Hal seperti ini menjadi mengerikan. Menjadi mengerikan dimana apa yang dibutuhkan bangsa ini adalah advocat yang diharapkan bisa menyelesaikan perkara-perkara yang timbul. Dan menjadi sangat mengerikan dimana fenomena penggunaan jasa advocat ini dinyatakan menjadi sebuah indikator tingginya tingkat kesadaran hukum masyarakat.
Bagaimana mungkin masyarakat dikatakan sadar hukum jika masyarakat sangat suka bersengketa. Bagamana mungkin kesadaran hukum meningkat jika untuk antre saja kita tidak bisa tertib. Kita seakan sudah lupa bahwa perilaku buruk dinegeri ini disebabkan karena rusaknya moral.
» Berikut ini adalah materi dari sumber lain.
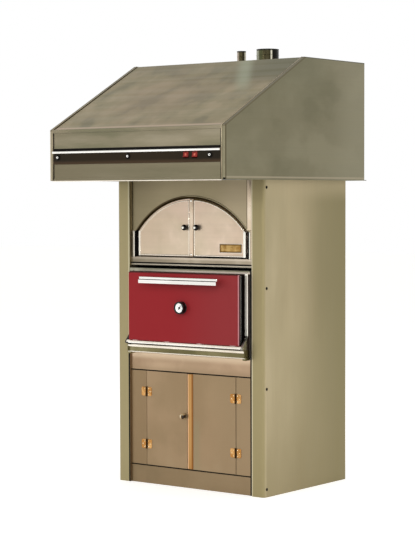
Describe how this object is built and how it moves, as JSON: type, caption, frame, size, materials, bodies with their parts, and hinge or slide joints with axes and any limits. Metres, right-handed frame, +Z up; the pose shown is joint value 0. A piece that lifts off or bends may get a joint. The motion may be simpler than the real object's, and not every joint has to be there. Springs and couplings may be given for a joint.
{
  "type": "charcoal oven",
  "caption": "Floor-standing charcoal oven: sheet-metal tower with a drop-down oven door, arched warming doors, a hinged cupboard below and a sloping extraction hood on top.",
  "frame": {"origin": "on the floor, under the middle of the whole object's bounding box", "axes": "+X to the right seen from the front, +Y to the back, +Z up"},
  "size_m": [1.06, 1.186, 2.174],
  "materials": {
    "hood_steel": "patinated brushed stainless steel with cloudy mottling",
    "side_steel": "satin khaki stainless steel",
    "front_steel": "satin taupe steel",
    "arch_steel": "light warm brushed steel",
    "frame_steel": "brushed steel",
    "galvanised": "plain galvanised sheet",
    "red_enamel": "satin red enamel",
    "dark_steel": "heat-proof dark grey paint",
    "strip_black": "black paint",
    "polished": "polished",
    "brass": "aged polished brass",
    "black_knob": "gloss black",
    "rocker_red": "gloss red",
    "gasket": "graphite rope",
    "insulation": "ceramic fibre board",
    "cast": "sooted cast iron",
    "case_black": "gloss black bezel"
  },
  "bodies": {
    "cabinet": {"arch_panel": "side_steel", "arch_reveal": "arch_steel", "ash_pan": "galvanised", "back_panel": "galvanised", "base_panel": "galvanised", "butt_leaves_fixed": "brass", "charcoal_grate": "cast", "conduit_spigot": "frame_steel", "control_rail": "polished", "control_strip": "strip_black", "cupboard_stiles": "front_steel", "door_gasket": "gasket", "exhaust_spigot": "frame_steel", "face_frame": "frame_steel", "fascia_panel": "front_steel", "firebox": "cast", "flue_pipe": "frame_steel", "grease_filters": "frame_steel", "grill_racks": "frame_steel", "hinge_brackets": "frame_steel", "hinge_pins": "frame_steel", "hood_back": "hood_steel", "hood_fascia": "hood_steel", "hood_side_left": "hood_steel", "hood_side_right": "hood_steel", "hood_slope": "hood_steel", "hood_soffit": "galvanised", "hood_top": "hood_steel", "ledge_shelf": "side_steel", "oven_casing": "galvanised", "oven_deck": "galvanised", "oven_insulation": "insulation", "plinth_panel": "front_steel", "side_panel_left": "side_steel", "side_panel_right": "side_steel", "side_screws": "frame_steel", "sill_rail": "arch_steel", "strip_fixings": "polished", "warming_box": "galvanised"},
    "oven_door": {"door_pan": "red_enamel", "door_insulation": "insulation", "door_liner": "dark_steel", "door_handle": "polished", "thermometer_case": "case_black", "hinge_rod": "polished"},
    "needle": {"thermometer_needle": "case_black"},
    "arch_leaf_left": {"arch_door_left": "arch_steel", "arch_knob_left": "black_knob"},
    "arch_leaf_right": {"arch_door_right": "arch_steel", "arch_knob_right": "black_knob", "arch_astragal": "arch_steel"},
    "cupboard_leaf_left": {"cupboard_door_left": "front_steel", "cupboard_knob": "brass", "butt_leaves_left": "brass"},
    "cupboard_leaf_right": {"cupboard_door_right": "front_steel", "cupboard_astragal": "brass", "butt_leaves_right": "brass"},
    "rocker_key_left": {"rocker_left": "rocker_red"},
    "rocker_key_right": {"rocker_right": "rocker_red"},
    "damper": {"flue_damper": "frame_steel"}
  },
  "joints": [
    {"name": "oven_door_hinge", "type": "hinge", "parent": "cabinet", "child": "oven_door", "pos_m": [0, -0.217, 0.706], "axis": [1, 0, 0], "range_deg": [0, 90]},
    {"name": "needle_turn", "type": "hinge", "parent": "oven_door", "child": "needle", "pos_m": [0, -0.244, 0.887], "axis": [0, -1, 0], "range_deg": [-90, 180]},
    {"name": "arch_left_hinge", "type": "hinge", "parent": "cabinet", "child": "arch_leaf_left", "pos_m": [-0.3385, -0.1465, 1.132], "axis": [0, 0, -1], "range_deg": [0, 100]},
    {"name": "arch_right_hinge", "type": "hinge", "parent": "cabinet", "child": "arch_leaf_right", "pos_m": [0.3385, -0.1465, 1.132], "axis": [0, 0, 1], "range_deg": [0, 100]},
    {"name": "cupboard_left_hinge", "type": "hinge", "parent": "cabinet", "child": "cupboard_leaf_left", "pos_m": [-0.275, -0.1663, 0.093], "axis": [0, 0, -1], "range_deg": [0, 120]},
    {"name": "cupboard_right_hinge", "type": "hinge", "parent": "cabinet", "child": "cupboard_leaf_right", "pos_m": [0.275, -0.1663, 0.093], "axis": [0, 0, 1], "range_deg": [0, 120]},
    {"name": "rocker_left_tilt", "type": "hinge", "parent": "cabinet", "child": "rocker_key_left", "pos_m": [0.3075, -0.575, 1.612], "axis": [1, 0, 0], "range_deg": [0, 16]},
    {"name": "rocker_right_tilt", "type": "hinge", "parent": "cabinet", "child": "rocker_key_right", "pos_m": [0.3585, -0.575, 1.612], "axis": [1, 0, 0], "range_deg": [0, 16]},
    {"name": "damper_turn", "type": "hinge", "parent": "cabinet", "child": "damper", "pos_m": [0, 0.288, 1.325], "axis": [0, 1, 0], "range_deg": [0, 90]}
  ]
}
Entah mengapa bangsa ini menjadi tidak jelas. Kita seakan tidak mempunyai jati diri. Kita mengaku bukan komunis, bukan juga kapitalis. Tapi secara perilaku kita bukan juga pancasila. Dalam pengamatan saya, negara kapitalis atau komunis sekalipun tidak pernah kisruh ketika melakukan antre untuk hal yang remeh-temeh, kecuali dalam keadaan bencana (terkecuali dalam kasus Jepang).
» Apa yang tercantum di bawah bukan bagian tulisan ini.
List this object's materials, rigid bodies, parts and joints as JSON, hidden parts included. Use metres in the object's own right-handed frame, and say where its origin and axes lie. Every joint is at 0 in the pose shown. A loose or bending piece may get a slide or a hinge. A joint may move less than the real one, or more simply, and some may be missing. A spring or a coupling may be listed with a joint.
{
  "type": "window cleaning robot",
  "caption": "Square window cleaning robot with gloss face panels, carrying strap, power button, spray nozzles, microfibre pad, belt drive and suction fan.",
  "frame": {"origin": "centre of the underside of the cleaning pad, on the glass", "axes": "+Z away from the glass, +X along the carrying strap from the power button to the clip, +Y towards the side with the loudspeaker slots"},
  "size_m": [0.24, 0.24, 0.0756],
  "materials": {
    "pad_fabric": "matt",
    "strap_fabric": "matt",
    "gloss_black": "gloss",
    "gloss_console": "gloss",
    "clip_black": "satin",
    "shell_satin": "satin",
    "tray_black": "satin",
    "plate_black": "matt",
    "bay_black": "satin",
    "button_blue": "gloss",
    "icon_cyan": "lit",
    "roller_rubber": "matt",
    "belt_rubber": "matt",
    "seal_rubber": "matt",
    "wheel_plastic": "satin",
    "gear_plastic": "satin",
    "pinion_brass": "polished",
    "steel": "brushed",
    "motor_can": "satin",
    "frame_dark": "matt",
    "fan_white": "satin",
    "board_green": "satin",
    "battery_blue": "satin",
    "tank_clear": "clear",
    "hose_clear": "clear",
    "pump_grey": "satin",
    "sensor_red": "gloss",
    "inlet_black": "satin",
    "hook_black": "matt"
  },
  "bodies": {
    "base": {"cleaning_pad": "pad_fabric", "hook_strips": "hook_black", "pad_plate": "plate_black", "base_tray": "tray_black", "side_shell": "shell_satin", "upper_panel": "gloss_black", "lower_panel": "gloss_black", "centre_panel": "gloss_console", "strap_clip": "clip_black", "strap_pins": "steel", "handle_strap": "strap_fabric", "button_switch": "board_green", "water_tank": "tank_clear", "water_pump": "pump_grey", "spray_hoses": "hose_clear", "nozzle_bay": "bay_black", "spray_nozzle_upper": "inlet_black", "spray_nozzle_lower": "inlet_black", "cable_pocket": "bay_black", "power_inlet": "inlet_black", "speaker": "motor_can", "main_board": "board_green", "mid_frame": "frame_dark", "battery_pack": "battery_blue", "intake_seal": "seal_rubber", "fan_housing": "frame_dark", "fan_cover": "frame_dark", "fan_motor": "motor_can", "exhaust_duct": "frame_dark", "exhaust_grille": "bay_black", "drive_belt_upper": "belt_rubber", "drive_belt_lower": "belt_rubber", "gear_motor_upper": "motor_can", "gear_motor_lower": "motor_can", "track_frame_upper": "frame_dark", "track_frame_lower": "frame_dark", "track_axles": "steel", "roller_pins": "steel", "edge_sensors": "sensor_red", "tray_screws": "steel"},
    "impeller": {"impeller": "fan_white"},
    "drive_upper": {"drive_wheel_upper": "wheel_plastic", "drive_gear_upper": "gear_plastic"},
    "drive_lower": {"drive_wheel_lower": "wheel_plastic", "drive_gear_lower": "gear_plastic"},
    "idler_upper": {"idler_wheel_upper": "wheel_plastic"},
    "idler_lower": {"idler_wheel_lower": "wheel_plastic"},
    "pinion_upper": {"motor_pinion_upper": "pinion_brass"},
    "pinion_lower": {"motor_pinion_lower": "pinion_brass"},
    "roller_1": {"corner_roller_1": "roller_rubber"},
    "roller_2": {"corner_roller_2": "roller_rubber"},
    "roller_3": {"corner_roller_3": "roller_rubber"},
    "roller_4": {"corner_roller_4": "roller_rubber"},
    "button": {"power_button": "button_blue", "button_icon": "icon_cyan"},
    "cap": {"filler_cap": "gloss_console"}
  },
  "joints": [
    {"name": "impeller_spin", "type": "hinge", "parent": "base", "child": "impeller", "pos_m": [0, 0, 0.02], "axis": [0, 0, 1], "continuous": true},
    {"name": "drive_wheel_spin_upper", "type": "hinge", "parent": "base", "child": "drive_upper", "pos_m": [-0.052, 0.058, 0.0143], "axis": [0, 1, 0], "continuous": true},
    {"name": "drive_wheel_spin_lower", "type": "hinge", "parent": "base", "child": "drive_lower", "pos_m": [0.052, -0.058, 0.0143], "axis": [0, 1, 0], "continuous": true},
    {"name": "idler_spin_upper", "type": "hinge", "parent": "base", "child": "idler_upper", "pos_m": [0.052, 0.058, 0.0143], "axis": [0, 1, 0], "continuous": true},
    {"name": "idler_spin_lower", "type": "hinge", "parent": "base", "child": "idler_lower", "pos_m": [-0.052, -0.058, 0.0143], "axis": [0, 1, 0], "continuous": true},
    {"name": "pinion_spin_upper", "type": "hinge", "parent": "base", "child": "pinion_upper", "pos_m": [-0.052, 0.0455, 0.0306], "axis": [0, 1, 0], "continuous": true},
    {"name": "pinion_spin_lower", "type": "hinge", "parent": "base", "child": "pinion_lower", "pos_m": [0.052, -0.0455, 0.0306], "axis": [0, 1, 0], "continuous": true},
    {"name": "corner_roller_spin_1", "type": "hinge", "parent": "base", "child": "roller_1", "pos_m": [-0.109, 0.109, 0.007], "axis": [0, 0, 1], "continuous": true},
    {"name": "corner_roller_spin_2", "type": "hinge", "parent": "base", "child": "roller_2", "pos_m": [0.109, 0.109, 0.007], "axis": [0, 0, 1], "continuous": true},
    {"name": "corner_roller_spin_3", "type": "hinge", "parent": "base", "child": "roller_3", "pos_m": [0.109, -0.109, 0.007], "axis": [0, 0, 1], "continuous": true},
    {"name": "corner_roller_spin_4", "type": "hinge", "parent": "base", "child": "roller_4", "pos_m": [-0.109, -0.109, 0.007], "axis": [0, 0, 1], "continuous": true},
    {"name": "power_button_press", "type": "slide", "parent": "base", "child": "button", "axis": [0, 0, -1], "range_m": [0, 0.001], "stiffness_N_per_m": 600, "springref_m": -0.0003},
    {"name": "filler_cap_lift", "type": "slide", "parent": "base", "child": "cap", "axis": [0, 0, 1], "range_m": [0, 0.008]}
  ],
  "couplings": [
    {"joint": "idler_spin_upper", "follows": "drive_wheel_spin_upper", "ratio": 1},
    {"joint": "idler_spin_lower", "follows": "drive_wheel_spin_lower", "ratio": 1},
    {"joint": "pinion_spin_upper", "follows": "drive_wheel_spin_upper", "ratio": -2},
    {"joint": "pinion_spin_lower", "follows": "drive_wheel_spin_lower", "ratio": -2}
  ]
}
Dahulu saya memang tak begitu memahami mengapa penekanan pendidikan dan pemahaman tentang moral menjadi begitu penting. Dahulu saya tidak mengerti mengapa pembukaan Undang-Undang Dasar dan Pancasila selalu dibacakan ketika Upacara berlangsung. Sampai pada akhirnya perilaku bar-bar yang seringkali tampil menjadi sebuah jawaban tentang betapa pentingnya pendidikan moral.
Kini semua itu sudah terjawab dan menjadi begitu jelas. Inilah fakta dimana kita begitu baik diatas kertas dan begitu indah dalam retorika, tetapi kita selalu buruk dalam perilaku.